Recounting his adventures across the country, Papoo always migrated to the people he met and how God used simple acts of kindness to do big kingdom work.

Jesus said in the Gospel of Matthew, “‘You shall love the Lord your God with all your heartand with all your souland with all your mind.’ This is the great and foremost commandment. The second is like it, ‘You shall love your neighbor as yourself.’ On these two commandments depend the whole Law and the Prophets.”

Papoo understood that to truly love God, he would love his neighbor. The forgotten neighbor in a rural nursing home who couldn’t remember her name. The well-to-do farmer who could buy whatever he needed except the longing in his soul. And the young family several states over who lost their first home in a tornado. Everyone.

**********

After Papoo’s death, my family quickly realized it didn’t have enough pictures of him. He had always taken the pictures when we were together, finding himself less frequently on the camera’s receiving end.

Maybe that’s why I love the picture above. I took it about a decade ago, just before Papoo began a years-long spiral into numerous health issues. We had taken a camping trip—one of our final ones together—and I brought my future wife, Samantha, with me. It was the blending of the family into which I was born and the family I would choose.

Samantha had recently bought me a point-and-shoot camera (remember those?) to replace one I had absentmindedly drowned a few months earlier in a creek. I couldn’t wait to see what I could capture with 10 Megapixels.

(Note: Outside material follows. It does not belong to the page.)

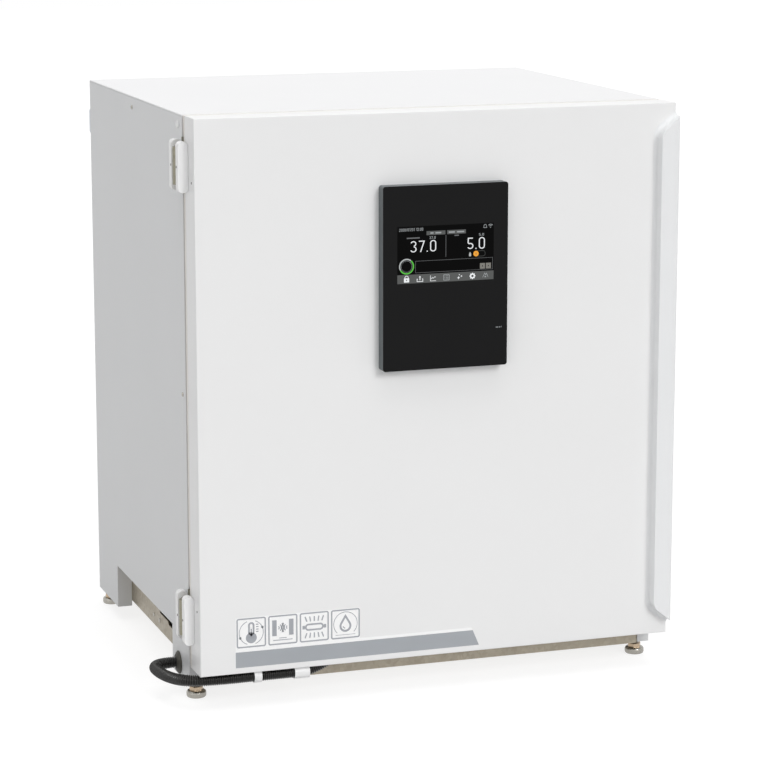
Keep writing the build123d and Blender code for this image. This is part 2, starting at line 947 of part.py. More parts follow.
def inner_hinge_brackets():
    brackets = []
    for z in inner_hinge_z:
        third = inner_hinge_length / 6
        half = inner_hinge_length / 2
        plate_x0 = -liner_half - gasket_inset + 1
        plate_x1 = inner_axis_x - inner_knuckle - 0.5
        plate = block(plate_x0, plate_x1, -fit_gap - 2, -fit_gap, z - half, z + half)
        arm = block(plate_x1 - 1, inner_axis_x, -fit_gap - 2, -fit_gap, z - third, z + third)
        knuckle = rod_z(inner_knuckle, inner_axis_x, -inner_axis_y, z - third, z + third)
        pin = rod_z(inner_pin, inner_axis_x, -inner_axis_y, z - half - 1, z + half + 1)
        brackets.append(joined(plate, arm, knuckle, pin))
    return brackets


def latch_knob():
    y_seat = -glass_frame_front - fit_gap
    tongue = block(-6, 6, y_seat - 1.8, y_seat, 0, latch_tongue)
    tongue = joined(tongue, rod_y(8, 0, 0, y_seat - 1.8, y_seat))
    knob = rod_y(latch_radius, 0, 0, y_seat - 11.5, y_seat - 1.8)
    for k in range(8):
        flute = Rot(0, k * 45, 0) * rod_y(3.2, latch_radius + 1.6, 0, y_seat - 12, y_seat - 3.5)
        knob -= flute
    spindle = rod_y(latch_spindle, 0, 0, y_seat, glass_groove_y - 2 * fit_gap)
    return Pos(latch_x, 0, latch_z) * joined(tongue, knob, spindle)


# Air circulation
def fan_impeller():
    hub_radius = 9.0
    y_back = fan_back_y + 2
    y_front = fan_back_y - fan_depth
    plate = rod_y(fan_radius, 0, 0, fan_back_y, y_back)
    hub = rod_y(hub_radius, 0, 0, y_front + 2, fan_back_y)
    ring = along_y(Circle(fan_radius) - Circle(fan_radius - 12), y_front - 1.2, y_front)
    wheel = joined(plate, hub)
    root = (24.0, 0.0)
    tip_angle = math.radians(26)
    tip_radius = fan_radius - 1.5
    tip = (tip_radius * math.cos(tip_angle), tip_radius * math.sin(tip_angle))
    middle = ((root[0] + tip[0]) / 2 + 4.5, (root[1] + tip[1]) / 2 - 5.5)
    spine = ThreePointArc(root, middle, tip)
    blade_area = make_face(offset(spine, blade_thickness / 2, side=Side.BOTH))
    blade = along_y(blade_area, y_front, fan_back_y)
    for k in range(fan_blades):
        wheel = wheel + Rot(0, k * 360 / fan_blades, 0) * blade
    shaft = rod_y(fan_shaft, 0, 0, y_front + 2, rear_compartment + 24)
    return Pos(0, 0, fan_z) * joined(wheel, ring, shaft)


def fan_bush():
    bore = fan_shaft + running_gap
    flange = along_y(Circle(12) - Circle(bore), chamber_rear - 2.5, chamber_rear)
    neck = along_y(Circle(8) - Circle(bore), chamber_rear, chamber_rear + 9)
    return Pos(0, 0, fan_z) * joined(flange, neck)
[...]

So there we were. It was morning; my favorite time. It was breakfast; my favorite meal. We were together; my favorite people.

And I got this picture.

To me, it encapsulates Papoo perfectly—the wry smile, the kind eyes, the silver hair, the Big Smith overalls. It’s my memory, and it’s how I choose to remember him.

The faith Papoo instilled in my family gives hope that his death simply separates us for a time. It’s an agonizing, time, but it’s not permanent. We’ll see each other again.

Frankly, though, I don’t know what Papoo will look like the next time I see him. Maybe he’ll be the young man with his siblings; confident and full of life. Maybe he’ll be the salt-and-peppered, dapper gentleman with his wife and children; rugged and strong. Or maybe he’ll be the kind and patient grandfatherly figure I knew, Big Smith overalls and all. Whatever his visage, he won’t be the weak man he assessed himself at the end.

I fully believe that in Papoo’s weakness, God was perfecting him. Whatever Papoo looks like now, it’s perfect. That’s who I’ll see when I journey to the other side.

When I do, I’ll imprint a new memory. Until then I have this picture, and I’ll let Papoo’s life guide mine. Maybe someday I’ll even look like him.

I know of no greater honor.

7 responses to “Papoo

  1. What a tribute to your Pappoo! He’s smiling down! He left a wonderful legacy to his family of a life of Faith well lived.

  2. Oh how I loved my Uncle Austin, his faith, his work ethic, his servant attitude, his laugh, his kindness and firm love he showed a confused young nephew over 50 years ago. I often talked of my Uncle Austin when I meet with other men and the impact he had on my life. His love for Jesus and the many people that God put in his path. Looking forward to eternity when we will be united again.
    Thank you for sharing Mitchell.
    Michael Nail

  3. This is such a beautifully written memorial of your precious Papoo. I could feel the love and respect you had for him. Great man for sure.